A popular response to this question by an older generation of Bible expositors was “Jesus Christ.” In fact, this seems to be affirmed in Article 1 of the doctrinal statement of Dallas Theological Seminary, which includes the following sentence: We believe that all the Scriptures center about the Lord Jesus Christ in His person and work in His first and second coming, and hence that no portion, even of the Old Testament, is properly read, or understood, until it leads to Him. Some Bible teachers have gone so far as to say that the main point of every book of the Bible, and even of every chapter of the Bible, is to reveal Christ. This then forces them to allegorize the text in order to find how Christ is revealed in, for example, the life of Joseph or the Song of Songs.

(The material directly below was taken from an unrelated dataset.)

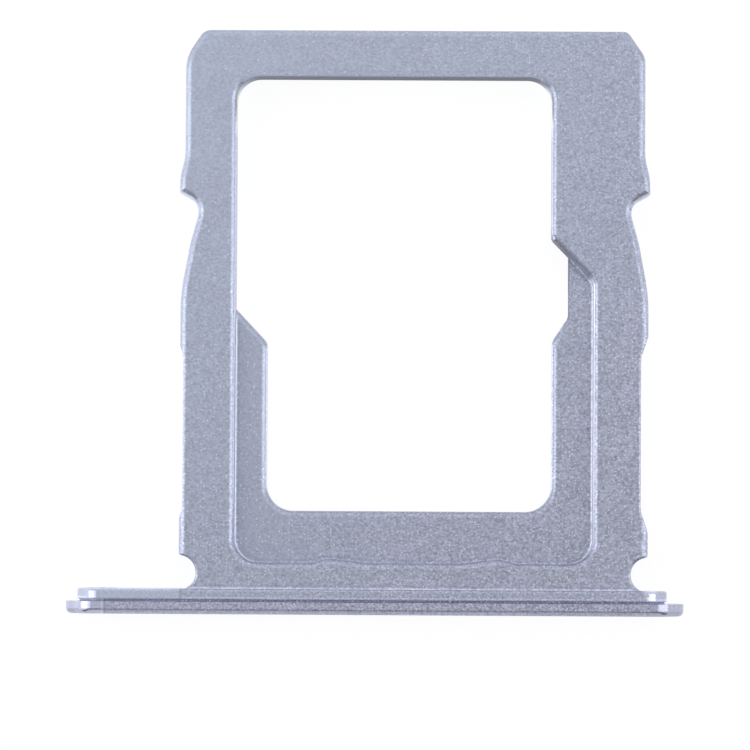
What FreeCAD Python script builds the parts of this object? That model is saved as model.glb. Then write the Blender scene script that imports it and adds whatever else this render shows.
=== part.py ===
import FreeCAD, Part
import math
import os
import Sketcher
from FreeCAD import Vector

# Memory card tray of a phone, milled from one piece of aluminium.
# X runs along the face plate, +Y is the way the tray goes into the phone, +Z is up.
# The plate's lower edge is at Z = 0, and the tray's overall box is centred on X and Y.
# The features are drawn in the body's own frame, where Y is counted from the plate's
# front face. The body's placement then brings the middle of the tray to Y = 0.

# Driving dimensions in millimetres, each with the name of its cell.
SIZES = [
    # Face plate, the part that shows on the closed phone, with a wing each side of the carrier
    ("left_wing", 3.51),
    ("right_wing", 1.13),
    ("plate_height", 1.90),
    ("plate_thickness", 0.385),
    ("plate_end_taper", 0.61),
    ("plate_shoulder_radius", 0.52),
    ("plate_nose_height", 0.54),
    ("plate_nose_radius", 0.56),
    ("plate_front_round", 0.17),
    # Fine groove that sets the plate off from its flange
    ("groove_width", 0.07),
    ("groove_depth", 0.06),
    # Stop flange behind the plate, a little smaller all round
    ("flange_thickness", 0.325),
    ("flange_step", 0.20),
    ("flange_left_inset", 0.355),
    ("flange_right_inset", 0.52),
    ("flange_end_taper", 0.45),
    ("flange_shoulder_radius", 0.42),
    ("flange_nose_height", 0.44),
    ("flange_nose_radius", 0.42),
    ("flange_back_round", 0.08),
    # Hole for the ejector pin in the plate's long wing
    ("pin_hole_diameter", 1.00),
    ("pin_hole_from_end", 1.10),
    # The card, a standard size, and its play in the pocket
    ("card_width", 11.00),
    ("card_length", 15.00),
    ("card_thickness", 0.70),
    ("card_narrow_width", 9.70),
    ("card_narrow_length", 4.99),
    ("card_step_length", 1.33),
    ("card_clearance", 0.10),
    ("card_recess", 0.12),
    # Carrier, the frame round the card
    ("rail_width", 1.58),
    ("tip_bar_width", 1.435),
    ("front_bar_end", 1.585),
    ("carrier_top_round", 0.20),
    ("carrier_under_round", 0.08),
    # Lead-in bevels at the tip
    ("right_bevel_width", 0.555),
    ("right_bevel_length", 0.80),
    ("right_tip_radius", 0.25),
    ("right_head_radius", 0.60),
    ("left_bevel_width", 0.57),
    ("left_bevel_length", 0.84),
    ("left_tip_radius", 0.40),
    ("left_head_radius", 1.20),
    # Tooth on each side that the phone's spring snaps behind
    ("head_length", 3.93),
    ("tooth_height", 0.16),
    ("tooth_ramp_length", 0.67),
    ("tooth_ramp_radius", 1.80),
    ("tooth_flat_length", 0.45),
    ("tooth_undercut", 0.36),
    # Catch notch below the tooth, which runs out in a long ramp that bends halfway
    ("notch_depth", 0.51),
    ("notch_radius", 0.50),
    ("notch_ramp_length", 2.80),
    ("ramp_bend_height", 0.295),
    ("ramp_bend_length", 1.22),
    ("ramp_bend_radius", 2.00),
    ("shoulder_height", 0.12),
    ("shoulder_radius", 5.50),
    # Shallow relief milled along each side, between shoulder and foot. The right one is
    # deeper than the round of the edge that it cuts, by the second size.
    ("left_relief_depth", 0.105),
    ("right_relief_past_round", 0.03),
    ("relief_start_at", 3.25),
    ("relief_length", 4.74),
    ("relief_radius", 0.60),
    ("relief_ramp_width", 0.50),
    ("relief_ramp_length", 1.45),
    ("right_relief_round", 0.06),
    # Half-round neck notches between the feet and the flange
    ("neck_notch_radius", 0.53),
    ("neck_notch_at", 1.28),
    ("neck_lip_round", 0.08),
    # Card pocket
    ("pocket_corner_radius", 0.75),
    ("pocket_step_top_radius", 0.22),
    ("pocket_step_foot_radius", 0.50),
    ("pocket_rim_round", 0.165),
    # Pair of low ribs on the pocket's front wall, which hold the card tight
    ("rib_spacing", 5.24),
    ("rib_height", 0.12),
    ("rib_top_width", 0.28),
    ("rib_outer_run", 0.39),
    ("rib_inner_run", 1.03),
    ("rib_radius", 0.22),
    # Ledge that the card lies on, round three sides of the opening
    ("ledge_thickness", 0.40),
    ("ledge_root", 0.30),
    ("ledge_round", 0.18),
    ("front_ledge_width", 1.62),
    ("left_ledge_width", 0.98),
    ("right_ledge_width", 1.265),
    ("right_strip_width", 0.76),
    ("left_window_length", 7.20),
    ("left_ledge_run", 1.05),
    ("right_window_length", 7.425),
    ("right_ledge_run", 0.74),
    ("ledge_corner_radius", 0.82),
    ("ledge_end_radius", 0.35),
]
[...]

It is better to develop the subject of the Bible from a study of the biblical text itself, rather than developing the subject through a seemingly arbitrary theological assertion, and then trying to find a way to read the Bible to fit one’s theology. It is also best to view the Bible as a whole when developing a statement of its subject, since the main subject of a book may not be the main subject of every paragraph or every section of the book. A biography of Abraham Lincoln, for example, could include a chapter on Lincoln’s wife or a chapter on social conditions in the antebellum South. Such chapters, in which Abraham Lincoln would not be the main subject, would not destroy the subject-unity of the book; they would simply function to give background information that is necessary to more fully understand and elucidate the overall subject of the book, to which the book would always return.

As a career Bible scholar who has read through the Bible more than a dozen times, I have no hesitation when identifying the subject of the Bible. Clearly the subject of the Bible is God. The Bible is a book about God, about who He is and what He does. Since the Bible was written to man, in order to reveal God to man, it has much to say about God’s dealings with men and His plan for the human race. Since God exists in trinity, the Bible reveals God as triune, and contains a considerable description of each member of the holy Trinity. It especially has much to say about God the Son (Jesus), since He bridges the gap between God and man by becoming incarnate, and He is the perfect revelation of the Father. Persons and nations who occupy a central place in God’s historical dealings with men also receive much attention in the Bible—positively, the nation of Israel, the patriarchs, the prophets, the apostles, and other men of God; negatively, Satan, the antichrist, great world empires, and other notable opponents of God’s people. Theological (rather than historical) issues are a greater focus in the New Testament than in the Old. In the New Testament the church arises as a non-national people of God, the Holy Spirit is sent to indwell every believer in Jesus, and the theological mysteries of salvation and last things are more fully revealed.